CAD and scene scripts
[Start]
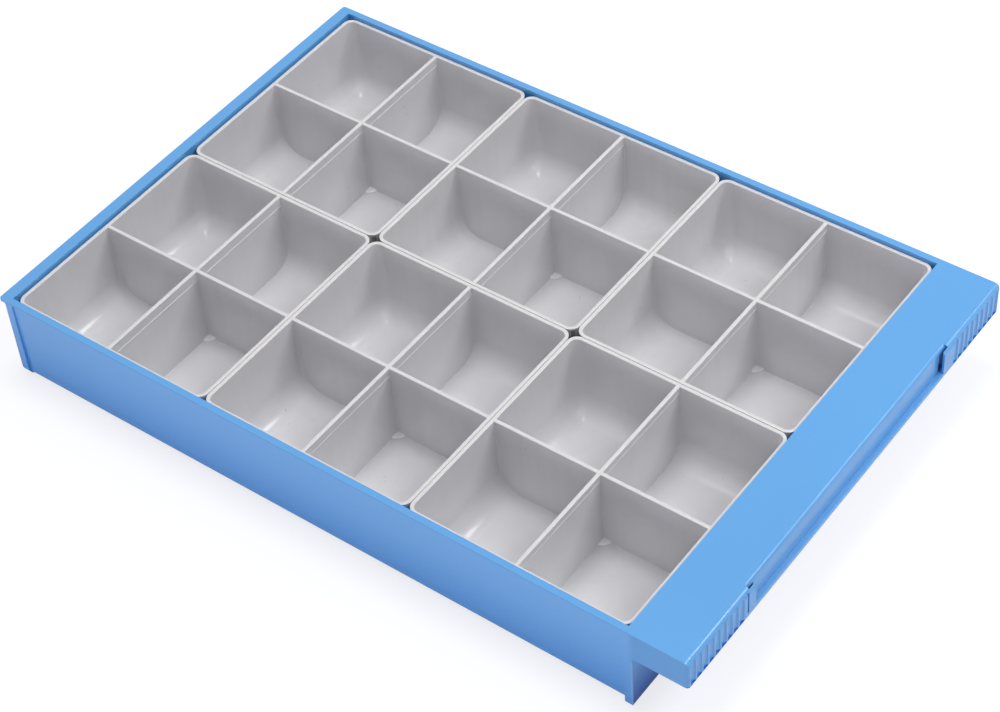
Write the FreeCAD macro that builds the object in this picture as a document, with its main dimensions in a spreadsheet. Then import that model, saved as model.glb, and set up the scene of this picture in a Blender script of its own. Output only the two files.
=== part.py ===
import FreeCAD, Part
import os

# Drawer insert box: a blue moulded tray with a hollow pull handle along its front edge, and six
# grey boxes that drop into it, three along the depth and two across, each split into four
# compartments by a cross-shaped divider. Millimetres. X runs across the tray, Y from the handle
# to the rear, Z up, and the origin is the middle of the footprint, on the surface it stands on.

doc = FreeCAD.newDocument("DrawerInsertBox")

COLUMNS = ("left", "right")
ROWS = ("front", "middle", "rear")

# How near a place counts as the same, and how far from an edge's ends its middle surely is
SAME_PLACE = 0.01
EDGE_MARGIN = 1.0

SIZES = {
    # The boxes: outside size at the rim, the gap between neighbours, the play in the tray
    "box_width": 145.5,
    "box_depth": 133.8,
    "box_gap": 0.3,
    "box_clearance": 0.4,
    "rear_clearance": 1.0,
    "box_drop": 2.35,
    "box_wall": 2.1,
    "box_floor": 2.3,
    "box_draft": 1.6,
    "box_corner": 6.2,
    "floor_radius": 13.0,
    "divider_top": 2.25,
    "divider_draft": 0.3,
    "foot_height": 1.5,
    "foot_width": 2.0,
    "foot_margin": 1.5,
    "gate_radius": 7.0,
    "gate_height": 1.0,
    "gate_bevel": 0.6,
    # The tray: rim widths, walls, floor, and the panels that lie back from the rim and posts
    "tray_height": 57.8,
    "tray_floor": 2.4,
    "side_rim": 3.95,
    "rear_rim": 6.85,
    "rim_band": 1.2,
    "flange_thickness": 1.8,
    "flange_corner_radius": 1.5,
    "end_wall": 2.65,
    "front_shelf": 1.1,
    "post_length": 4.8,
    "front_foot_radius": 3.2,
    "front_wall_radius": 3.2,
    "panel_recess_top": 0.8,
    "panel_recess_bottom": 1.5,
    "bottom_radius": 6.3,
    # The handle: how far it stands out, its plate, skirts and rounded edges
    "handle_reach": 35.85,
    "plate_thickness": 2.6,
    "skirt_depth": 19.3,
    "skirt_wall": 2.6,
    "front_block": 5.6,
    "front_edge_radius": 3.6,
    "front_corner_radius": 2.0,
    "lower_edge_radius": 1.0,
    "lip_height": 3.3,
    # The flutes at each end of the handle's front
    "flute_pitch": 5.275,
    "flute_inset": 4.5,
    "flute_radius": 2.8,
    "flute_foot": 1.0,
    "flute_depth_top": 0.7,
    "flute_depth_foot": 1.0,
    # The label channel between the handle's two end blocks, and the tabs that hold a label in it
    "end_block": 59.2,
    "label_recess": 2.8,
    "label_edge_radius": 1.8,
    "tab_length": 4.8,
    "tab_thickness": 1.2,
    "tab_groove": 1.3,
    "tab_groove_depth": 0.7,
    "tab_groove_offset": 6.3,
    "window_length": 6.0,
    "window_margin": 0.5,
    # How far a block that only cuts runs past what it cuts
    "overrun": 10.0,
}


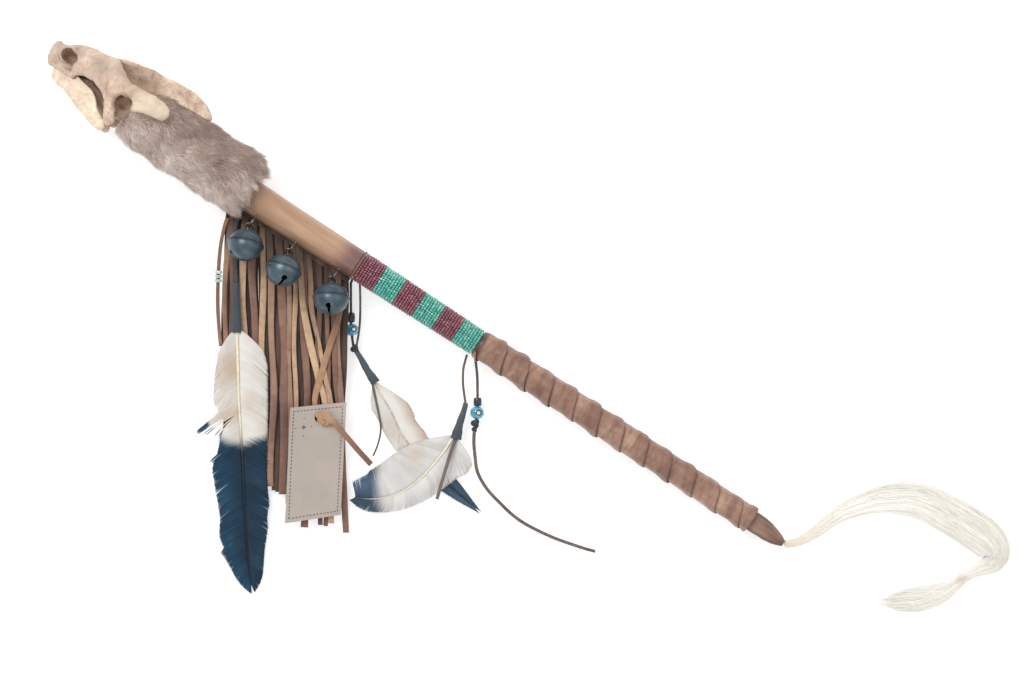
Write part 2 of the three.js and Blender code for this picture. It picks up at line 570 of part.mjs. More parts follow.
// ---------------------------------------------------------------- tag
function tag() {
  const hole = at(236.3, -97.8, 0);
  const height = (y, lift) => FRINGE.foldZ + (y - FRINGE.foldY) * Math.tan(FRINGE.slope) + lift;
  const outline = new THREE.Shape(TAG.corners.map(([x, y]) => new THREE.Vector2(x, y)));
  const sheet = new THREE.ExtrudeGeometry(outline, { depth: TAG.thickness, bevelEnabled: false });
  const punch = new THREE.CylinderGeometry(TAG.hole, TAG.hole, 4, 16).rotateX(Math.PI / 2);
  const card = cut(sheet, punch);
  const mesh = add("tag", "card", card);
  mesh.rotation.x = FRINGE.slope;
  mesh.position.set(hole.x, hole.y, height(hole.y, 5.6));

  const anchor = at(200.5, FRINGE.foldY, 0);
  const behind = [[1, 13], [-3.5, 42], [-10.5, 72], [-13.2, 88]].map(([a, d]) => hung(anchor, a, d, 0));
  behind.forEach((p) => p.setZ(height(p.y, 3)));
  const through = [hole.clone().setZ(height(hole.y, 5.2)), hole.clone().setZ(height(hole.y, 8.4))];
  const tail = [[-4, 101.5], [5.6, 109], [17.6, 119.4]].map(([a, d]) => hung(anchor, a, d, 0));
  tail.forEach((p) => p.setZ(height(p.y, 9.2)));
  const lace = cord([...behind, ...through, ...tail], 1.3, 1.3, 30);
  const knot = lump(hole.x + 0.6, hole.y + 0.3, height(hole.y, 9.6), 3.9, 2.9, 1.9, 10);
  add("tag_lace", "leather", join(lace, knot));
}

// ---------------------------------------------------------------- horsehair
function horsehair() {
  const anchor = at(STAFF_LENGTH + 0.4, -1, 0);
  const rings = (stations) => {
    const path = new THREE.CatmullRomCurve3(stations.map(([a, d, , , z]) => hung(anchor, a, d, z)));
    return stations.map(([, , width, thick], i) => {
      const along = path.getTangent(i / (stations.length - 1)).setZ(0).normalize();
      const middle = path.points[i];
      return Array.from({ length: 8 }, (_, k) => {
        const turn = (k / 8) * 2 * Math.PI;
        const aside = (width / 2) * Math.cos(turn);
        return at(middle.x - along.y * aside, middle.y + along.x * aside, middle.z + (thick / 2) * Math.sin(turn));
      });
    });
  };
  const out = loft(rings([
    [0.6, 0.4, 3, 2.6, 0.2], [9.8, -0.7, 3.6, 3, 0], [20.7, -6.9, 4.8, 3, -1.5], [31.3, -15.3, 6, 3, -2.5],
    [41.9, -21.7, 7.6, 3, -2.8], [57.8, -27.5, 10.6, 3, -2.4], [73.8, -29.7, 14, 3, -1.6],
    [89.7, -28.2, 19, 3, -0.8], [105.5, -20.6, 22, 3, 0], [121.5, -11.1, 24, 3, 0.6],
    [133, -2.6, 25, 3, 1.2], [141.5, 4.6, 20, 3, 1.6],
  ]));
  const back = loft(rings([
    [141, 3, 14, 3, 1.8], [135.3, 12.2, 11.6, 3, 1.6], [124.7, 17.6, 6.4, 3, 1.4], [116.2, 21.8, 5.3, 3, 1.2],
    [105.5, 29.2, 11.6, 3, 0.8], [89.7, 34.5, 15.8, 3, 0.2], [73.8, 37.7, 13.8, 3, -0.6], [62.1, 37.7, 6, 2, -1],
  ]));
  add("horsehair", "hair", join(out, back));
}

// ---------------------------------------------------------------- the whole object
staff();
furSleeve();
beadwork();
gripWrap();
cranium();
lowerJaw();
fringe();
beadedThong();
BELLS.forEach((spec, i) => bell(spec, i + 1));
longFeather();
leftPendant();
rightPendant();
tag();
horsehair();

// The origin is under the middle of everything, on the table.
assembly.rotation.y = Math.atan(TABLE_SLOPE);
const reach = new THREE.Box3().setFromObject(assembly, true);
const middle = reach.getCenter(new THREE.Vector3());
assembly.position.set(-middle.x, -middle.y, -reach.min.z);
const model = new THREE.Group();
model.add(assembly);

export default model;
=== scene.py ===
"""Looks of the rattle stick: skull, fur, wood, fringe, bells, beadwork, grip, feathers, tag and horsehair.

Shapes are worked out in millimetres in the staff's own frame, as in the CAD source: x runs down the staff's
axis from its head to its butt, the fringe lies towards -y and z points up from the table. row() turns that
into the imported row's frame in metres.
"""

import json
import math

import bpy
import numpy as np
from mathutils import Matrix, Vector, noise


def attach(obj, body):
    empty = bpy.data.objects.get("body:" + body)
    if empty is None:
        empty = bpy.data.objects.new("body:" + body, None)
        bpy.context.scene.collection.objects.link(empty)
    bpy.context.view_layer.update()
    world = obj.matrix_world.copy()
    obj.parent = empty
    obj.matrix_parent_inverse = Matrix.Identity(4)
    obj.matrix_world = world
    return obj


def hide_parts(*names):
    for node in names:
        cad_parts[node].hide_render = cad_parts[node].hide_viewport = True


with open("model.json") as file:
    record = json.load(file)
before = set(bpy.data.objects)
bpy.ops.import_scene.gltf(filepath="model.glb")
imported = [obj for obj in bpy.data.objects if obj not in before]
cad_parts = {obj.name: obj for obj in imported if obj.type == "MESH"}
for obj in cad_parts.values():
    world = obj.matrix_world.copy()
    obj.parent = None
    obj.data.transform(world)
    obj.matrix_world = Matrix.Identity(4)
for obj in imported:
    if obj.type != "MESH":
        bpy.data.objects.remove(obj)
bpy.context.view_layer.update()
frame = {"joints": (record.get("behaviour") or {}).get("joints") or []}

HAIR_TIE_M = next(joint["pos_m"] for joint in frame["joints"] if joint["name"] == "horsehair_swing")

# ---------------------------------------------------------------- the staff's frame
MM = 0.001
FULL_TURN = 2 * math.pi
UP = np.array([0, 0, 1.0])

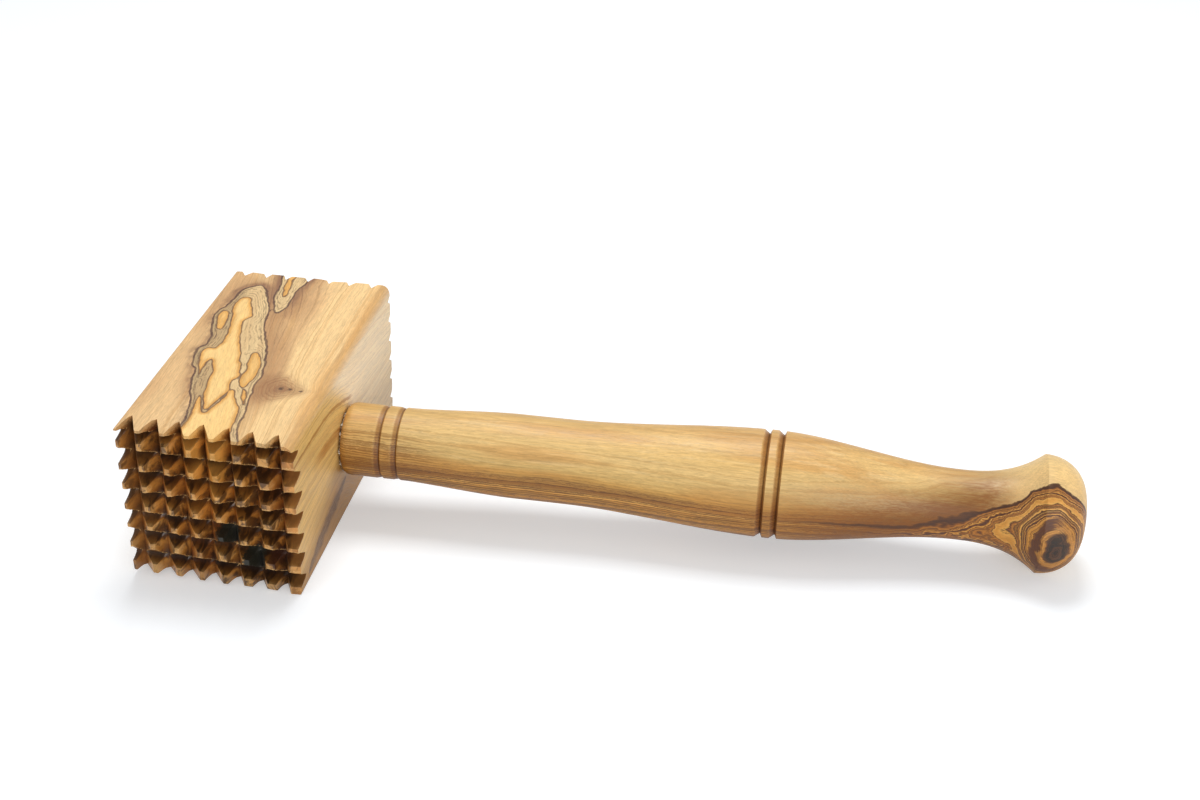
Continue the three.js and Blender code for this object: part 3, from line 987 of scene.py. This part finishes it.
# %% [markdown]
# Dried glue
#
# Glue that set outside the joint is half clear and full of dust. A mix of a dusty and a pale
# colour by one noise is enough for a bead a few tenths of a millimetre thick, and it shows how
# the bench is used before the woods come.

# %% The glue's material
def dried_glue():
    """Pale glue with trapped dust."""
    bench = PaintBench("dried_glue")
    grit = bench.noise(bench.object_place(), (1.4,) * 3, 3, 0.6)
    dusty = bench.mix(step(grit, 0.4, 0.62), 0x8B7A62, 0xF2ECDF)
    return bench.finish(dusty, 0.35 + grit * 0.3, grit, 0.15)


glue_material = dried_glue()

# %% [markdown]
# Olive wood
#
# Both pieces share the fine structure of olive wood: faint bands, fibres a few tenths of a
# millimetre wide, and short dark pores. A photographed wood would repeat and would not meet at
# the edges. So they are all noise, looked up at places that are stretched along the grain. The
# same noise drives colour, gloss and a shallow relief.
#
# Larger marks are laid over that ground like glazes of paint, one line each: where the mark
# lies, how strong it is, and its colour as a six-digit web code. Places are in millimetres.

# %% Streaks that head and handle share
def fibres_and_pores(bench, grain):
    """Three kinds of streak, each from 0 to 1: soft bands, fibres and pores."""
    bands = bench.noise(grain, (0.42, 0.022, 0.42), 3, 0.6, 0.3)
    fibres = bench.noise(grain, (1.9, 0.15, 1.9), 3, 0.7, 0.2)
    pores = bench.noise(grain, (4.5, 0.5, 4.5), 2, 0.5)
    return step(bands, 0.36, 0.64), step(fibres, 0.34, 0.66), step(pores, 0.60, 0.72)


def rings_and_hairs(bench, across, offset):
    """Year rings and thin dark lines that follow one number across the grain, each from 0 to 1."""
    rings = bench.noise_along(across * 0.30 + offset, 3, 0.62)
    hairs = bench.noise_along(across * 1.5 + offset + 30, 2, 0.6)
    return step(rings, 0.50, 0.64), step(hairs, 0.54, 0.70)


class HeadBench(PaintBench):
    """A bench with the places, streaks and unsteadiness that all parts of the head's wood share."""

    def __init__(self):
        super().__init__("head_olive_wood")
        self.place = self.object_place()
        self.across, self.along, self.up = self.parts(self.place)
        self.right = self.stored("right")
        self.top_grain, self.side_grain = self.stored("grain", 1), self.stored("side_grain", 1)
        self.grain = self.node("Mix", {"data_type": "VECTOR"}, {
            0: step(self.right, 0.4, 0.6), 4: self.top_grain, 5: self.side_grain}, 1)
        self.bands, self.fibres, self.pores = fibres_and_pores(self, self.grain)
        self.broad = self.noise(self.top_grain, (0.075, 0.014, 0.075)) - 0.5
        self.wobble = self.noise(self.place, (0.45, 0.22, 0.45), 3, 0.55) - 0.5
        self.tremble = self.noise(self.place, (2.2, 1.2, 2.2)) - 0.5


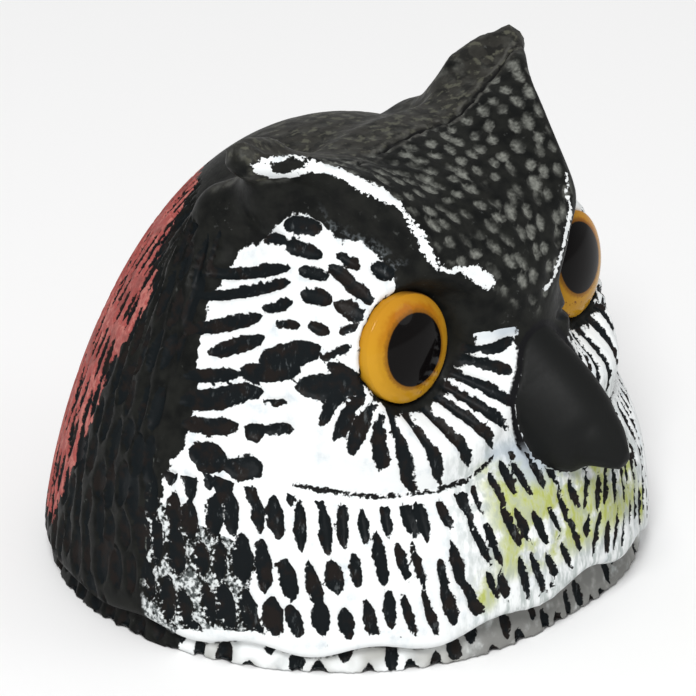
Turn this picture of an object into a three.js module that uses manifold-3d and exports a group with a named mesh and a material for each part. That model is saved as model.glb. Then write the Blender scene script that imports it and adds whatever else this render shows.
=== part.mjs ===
[End]
*TASK INSTRUCTIONS*. Please reproduce exactly the lines above, beginning with the first and ending with the line that contains "EDGE_MARGIN = 1.0", and include nothing outside that range.

*TASK ANSWER*.
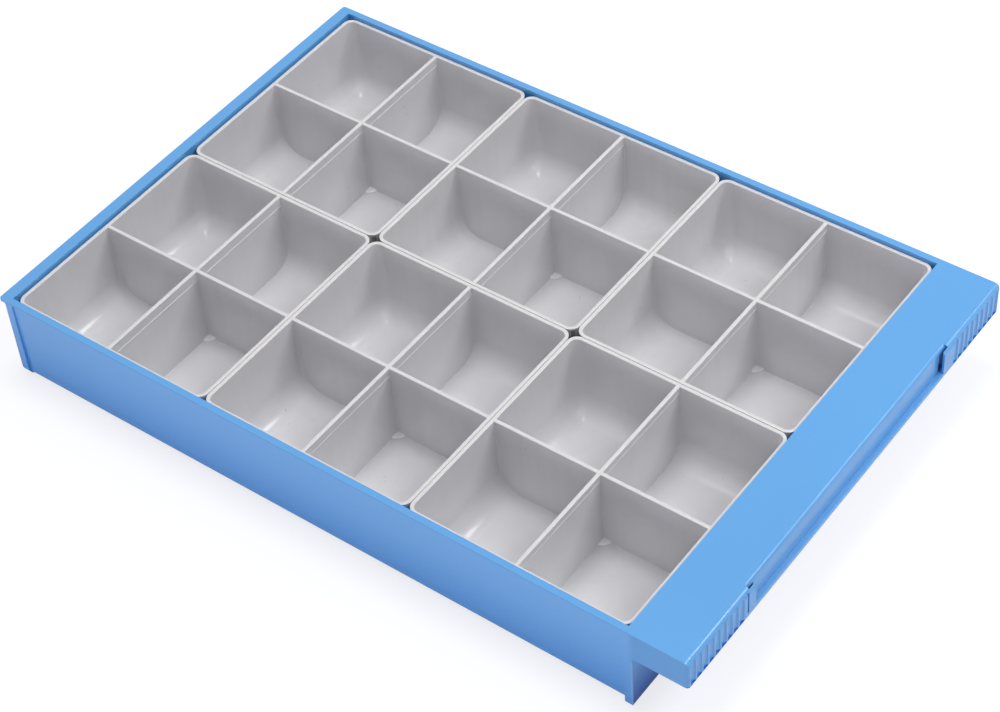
Write the FreeCAD macro that builds the object in this picture as a document, with its main dimensions in a spreadsheet. Then import that model, saved as model.glb, and set up the scene of this picture in a Blender script of its own. Output only the two files.
=== part.py ===
import FreeCAD, Part
import os

# Drawer insert box: a blue moulded tray with a hollow pull handle along its front edge, and six
# grey boxes that drop into it, three along the depth and two across, each split into four
# compartments by a cross-shaped divider. Millimetres. X runs across the tray, Y from the handle
# to the rear, Z up, and the origin is the middle of the footprint, on the surface it stands on.

doc = FreeCAD.newDocument("DrawerInsertBox")

COLUMNS = ("left", "right")
ROWS = ("front", "middle", "rear")

# How near a place counts as the same, and how far from an edge's ends its middle surely is
SAME_PLACE = 0.01
EDGE_MARGIN = 1.0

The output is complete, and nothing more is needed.